[begin Entries]
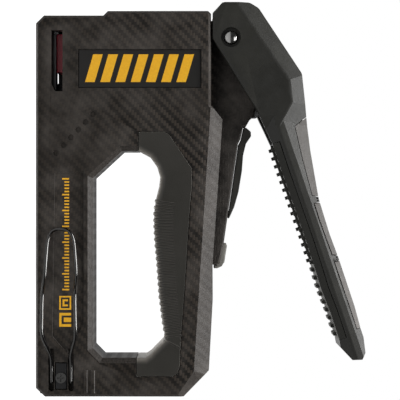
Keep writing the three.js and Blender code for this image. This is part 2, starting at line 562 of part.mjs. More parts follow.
function handle() {
  const full = handleSolid(0);
  const padCore = handleSolid(PAD_DEPTH);
  const padHollow = handleSolid(PAD_DEPTH + GAP);
  const channelOutline = [
    [-96.3, 80], [-96.3, 104], [-95, 106.4], [-64, 126], [-45, 127.9], [-27, 129.9], [-4, 133.6],
    [14, 139.2], [27, 143.6], [27, 120], [-45, 90],
  ];
  const channel = plate(channelOutline, -CHANNEL_HALF, CHANNEL_HALF);
  const bandBox = (grow) => {
    const upper = fingerSide.map(([x, z]) => [x - 1, z + 3.2 + grow]).reverse();
    const lower = fingerSide.map(([x, z]) => [x + 1.5, z - 5]);
    upper[0] = [upper[0][0] - grow, upper[0][1]];
    return plate([...upper, ...lower], -BEYOND, BEYOND);
  };
  let cover = cut(full, channel, rodY(PIVOT.x, PIVOT.z, PIVOT.r + GAP, -BEYOND, BEYOND));
  for (const outline of PADS) {
    cover = cut(cover, cut(plate(offset(outline, GAP), -BEYOND, BEYOND), padHollow));
  }
  const recess = HANDLE_HALF - PIN_RECESS.depth;
  cover = cut(cover, bandBox(GAP),
    rodY(PIVOT.x, PIVOT.z, PIN_RECESS.r, -BEYOND, -recess, 24),
    rodY(PIVOT.x, PIVOT.z, PIN_RECESS.r, recess, BEYOND, 24));
  add("handle_cover", cover, handlePlastic);
  PADS.forEach((outline, i) => {
    add(`palm_pad_${i + 1}`, cut(full.intersect(plate(outline, -BEYOND, BEYOND)), padCore), rubber);
  });

  // ribbed finger strip
  let strip = full.intersect(bandBox(0));
  const curve = new THREE.CatmullRomCurve3(fingerSide.map(([x, z]) => new THREE.Vector3(x, 0, z)));
  const { count, height, root, tip } = TOOTH;
  for (let i = 0; i < count; i++) {
    const place = (i + 0.6) / (count + 0.2);
    const at = curve.getPointAt(place);
    const along = curve.getTangentAt(place);
    const corner = (s, d) => [at.x + along.x * s - along.z * d, at.z + along.z * s + along.x * d];
    const profile = [corner(-root, -0.6), corner(root, -0.6), corner(tip, height), corner(-tip, height)];
    const [near, far] = TOOTH.row;
    const tooth = at.x > CHANNEL_END + 2
      ? plate(profile, -TOOTH.half, TOOTH.half)
      : join(plate(profile, -far, -near), plate(profile, near, far));
    strip = join(strip, tooth);
  }
  strip = cut(strip, plate([[-60, 90], [27, 120], [27, 150], [-60, 150]], -CHANNEL_HALF, CHANNEL_HALF));
  add("finger_strip", strip, rubber);

  // steel channel inside the handle, and the cam plate that presses the rocker
  const coreOutlineOuter = [
    [-90.6, 89], [-96, 94], [-96, 103.8], [-94.8, 106], [-63.9, 125.6], [-45, 127.5],
    [-27, 129.5], [-4, 133.2], [14, 138.8], [26.7, 143], [26.7, 137], [-28, 118.4], [-46, 111],
    [-80, 89],
  ];
  const inner = CHANNEL_HALF - GAP - CHANNEL_WALL;
  const core = cut(
    plate(coreOutlineOuter, -CHANNEL_HALF + GAP, CHANNEL_HALF - GAP),
    plate([[-91, 70], [-99, 94], [-94.8, 102.8], [-63.5, 124.2], [-45, 126.2], [-27, 128.2],
      [-4, 131.9], [14, 137.4], [30, 142.7], [30, 110]], -inner, inner),
    rodY(PIVOT.x, PIVOT.z, PIVOT.r + GAP, -BEYOND, BEYOND)
  );
  add("handle_core", core, steel);
  const cam = [
    [-46, 80], [-43.9, 80.8], [-43.3, 108], [-46, 112], [-50, 125.2], [-60, 124], [-53, 104],
    [-48.4, 81],
  ];
  add("cam_plate", plate(cam, -CAM_HALF, CAM_HALF), steel);

  // handle pin with domed ends
  const ring = (r) => circle(PIVOT.x, PIVOT.z, r, 24);
  const dome = [[-13.5, 1.4], [-13.2, 2.4], [-12.6, 3], [-12, PIVOT.r]];
  const ends = dome.map(([y, r]) => [-y, r]).reverse();
  add("pivot_pin", slab([...dome, ...ends].map(([y, r]) => [y, ring(r)])), steel);
}

bodyShells();
gripInsert();
badge();
noseParts();
shellScrews();
beltHook();
striker();
rocker();
magazine();
lock();
handle();

export default group;
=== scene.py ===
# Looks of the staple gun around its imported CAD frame. Metres, frame axes as in the CAD:
# -X nose, +X rear, +Z from the magazine base to the squeeze handle, Y through the thickness.
import json
import math

import bmesh
import bpy
from mathutils import Matrix, Vector

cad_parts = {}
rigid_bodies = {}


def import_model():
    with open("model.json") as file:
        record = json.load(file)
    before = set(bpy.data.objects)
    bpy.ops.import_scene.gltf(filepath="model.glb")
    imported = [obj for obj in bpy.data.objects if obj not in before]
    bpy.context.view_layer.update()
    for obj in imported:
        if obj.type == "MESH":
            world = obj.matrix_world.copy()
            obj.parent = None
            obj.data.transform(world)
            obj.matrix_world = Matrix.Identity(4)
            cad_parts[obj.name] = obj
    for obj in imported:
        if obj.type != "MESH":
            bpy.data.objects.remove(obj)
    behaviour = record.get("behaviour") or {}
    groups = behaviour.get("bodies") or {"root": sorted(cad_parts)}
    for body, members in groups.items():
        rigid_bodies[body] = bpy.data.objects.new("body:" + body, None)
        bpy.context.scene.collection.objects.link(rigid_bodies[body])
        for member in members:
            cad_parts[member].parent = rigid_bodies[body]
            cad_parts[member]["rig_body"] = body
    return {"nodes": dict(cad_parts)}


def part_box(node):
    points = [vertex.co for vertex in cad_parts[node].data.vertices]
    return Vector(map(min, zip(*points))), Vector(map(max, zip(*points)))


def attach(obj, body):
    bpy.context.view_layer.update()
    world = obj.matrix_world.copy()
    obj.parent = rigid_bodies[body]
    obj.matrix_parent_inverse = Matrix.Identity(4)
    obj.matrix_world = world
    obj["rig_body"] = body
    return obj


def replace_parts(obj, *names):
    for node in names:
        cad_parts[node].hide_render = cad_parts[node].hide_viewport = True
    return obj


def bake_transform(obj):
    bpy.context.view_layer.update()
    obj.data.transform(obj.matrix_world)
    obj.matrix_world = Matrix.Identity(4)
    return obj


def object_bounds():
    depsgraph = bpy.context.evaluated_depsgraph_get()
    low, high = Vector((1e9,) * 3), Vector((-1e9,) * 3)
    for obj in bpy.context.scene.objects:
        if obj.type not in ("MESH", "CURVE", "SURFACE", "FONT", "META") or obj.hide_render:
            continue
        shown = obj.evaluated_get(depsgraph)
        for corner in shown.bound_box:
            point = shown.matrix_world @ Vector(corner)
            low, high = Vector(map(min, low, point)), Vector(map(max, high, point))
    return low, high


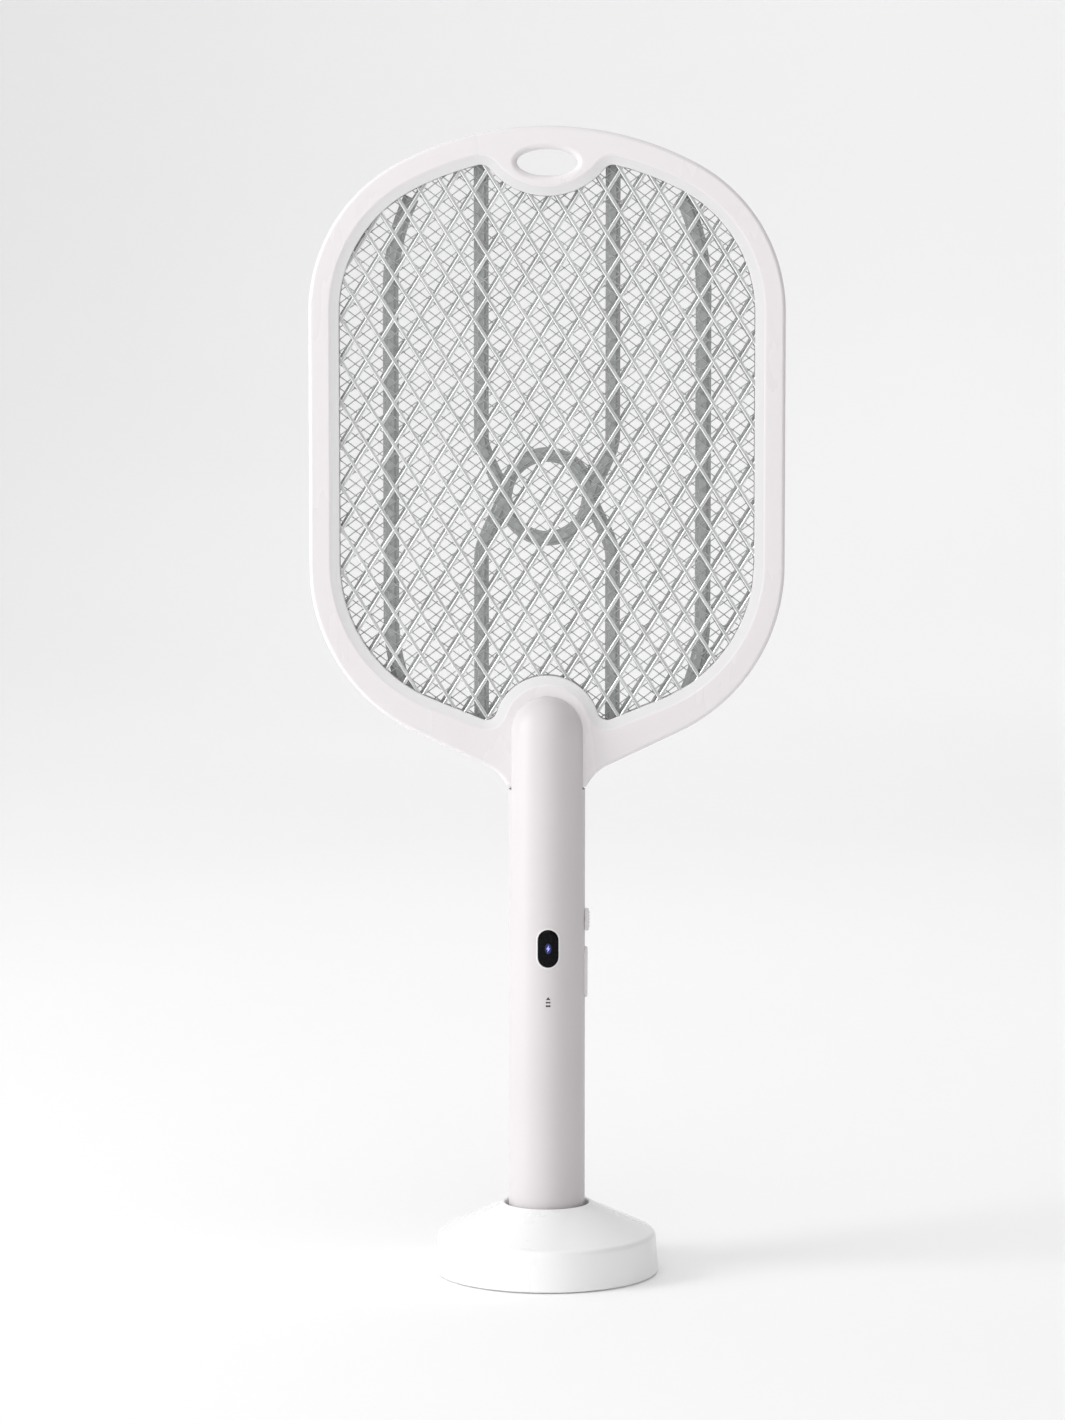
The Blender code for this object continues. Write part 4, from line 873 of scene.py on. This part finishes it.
def handle_shell(name, side, node, looks):
    """One half of the handle's shell, round over the top and open where its controls are."""
    bm = bmesh.new()
    columns = 72
    outer = shell_grid(bm, HANDLE_R, SHELL_BOTTOM_Z - GAP, side, columns, 0.35 * MM)
    inner = shell_grid(bm, HANDLE_R - 2 * MM, SHELL_BOTTOM_Z - GAP, side, columns)
    for rows in (outer, inner):
        for lower, upper in zip(rows, rows[1:]):
            for i in range(columns):
                bm.faces.new((lower[i], lower[i + 1], upper[i + 1], upper[i]))
    for i in range(columns):
        bm.faces.new((outer[0][i], outer[0][i + 1], inner[0][i + 1], inner[0][i]))
    bm.faces.new(outer[-1] + inner[-1][::-1])
    for column in (0, -1):
        bm.faces.new([row[column] for row in outer + inner[::-1]])
    shell = to_object(name, bm)
    cut(shell, *control_cutters())
    if side < 0:
        lens = stadium(LENS_WIDTH + 2 * GAP, LENS_HEIGHT + 2 * GAP, 14, LENS_CENTRE)
        cut(shell, bar(lens, -20 * MM, -12 * MM))
    else:
        for index in (1, 2, 3):
            z = middle(f"handle_screw_{index}", 2)
            cut(shell, drill((0, 9 * MM, z), (0, 20 * MM, z), 3.0 * MM))
    place(shell, "swatter", looks, [node], weighted=False)
    exact_shading(shell)


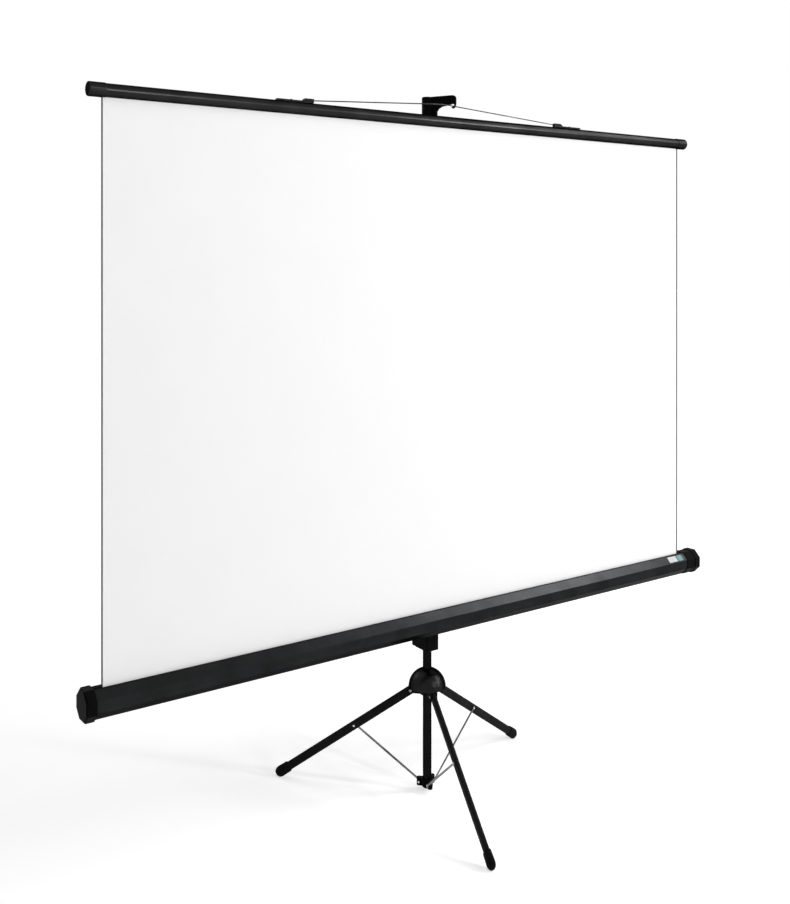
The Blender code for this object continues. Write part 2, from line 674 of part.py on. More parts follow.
def make_brace(body, number):
    """One flat brace and its upper stud; X runs from the lower pivot to the upper."""
    half = BRACE_WIDTH / 2
    turn = math.degrees(math.asin(half / BRACE_EYE_RADIUS))
    outline = arc((0, 0), BRACE_EYE_RADIUS, turn, 360 - turn, 12)
    outline += arc((brace_length, 0), BRACE_EYE_RADIUS, 180 + turn, 540 - turn, 12)
    upright = frame((0, 0, 0), (1, 0, 0), (0, 0, 1))
    near = -brace_side
    bm = bmesh.new()
    add_extruded(bm, outline, near, near + BRACE_THICKNESS, upright)
    brace = add_object("brace_%d" % number, bm, "steel", body)
    across = frame((0, 0, 0), (0, 0, 1), (1, 0, 0))
    drill(brace, "lower_eye", across, RIVET_RADIUS + RUNNING_FIT, -near * 3, 0)
    top = Matrix.Translation((brace_length, 0, 0)) @ across
    drill(brace, "upper_eye", top, RIVET_RADIUS + GAP, -near * 3, 0)
    outer = brace_side - BRACE_THICKNESS - GAP
    outline = [
        (0, brace_side), (RIVET_RADIUS, brace_side), (RIVET_RADIUS, outer), (RIVET_HEAD_RADIUS, outer),
        (RIVET_HEAD_RADIUS, outer - RIVET_HEAD_HEIGHT * 0.35),
        (RIVET_HEAD_RADIUS * 0.7, outer - RIVET_HEAD_HEIGHT), (0, outer - RIVET_HEAD_HEIGHT),
    ]
    bm = bmesh.new()
    add_turned(bm, outline, top, SMALL_SIDES)
    add_object("brace_stud_%d" % number, bm, "steel", body)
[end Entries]
• What the task asks: Your task is to extract exactly the lines starting at the line with "bodyShells();" and ending at the line with "before = set(bpy.data.objects)", including both ends, and no other lines.

• Answer to this problem:
bodyShells();
gripInsert();
badge();
noseParts();
shellScrews();
beltHook();
striker();
rocker();
magazine();
lock();
handle();

export default group;
=== scene.py ===
# Looks of the staple gun around its imported CAD frame. Metres, frame axes as in the CAD:
# -X nose, +X rear, +Z from the magazine base to the squeeze handle, Y through the thickness.
import json
import math

import bmesh
import bpy
from mathutils import Matrix, Vector

cad_parts = {}
rigid_bodies = {}


def import_model():
    with open("model.json") as file:
        record = json.load(file)
    before = set(bpy.data.objects)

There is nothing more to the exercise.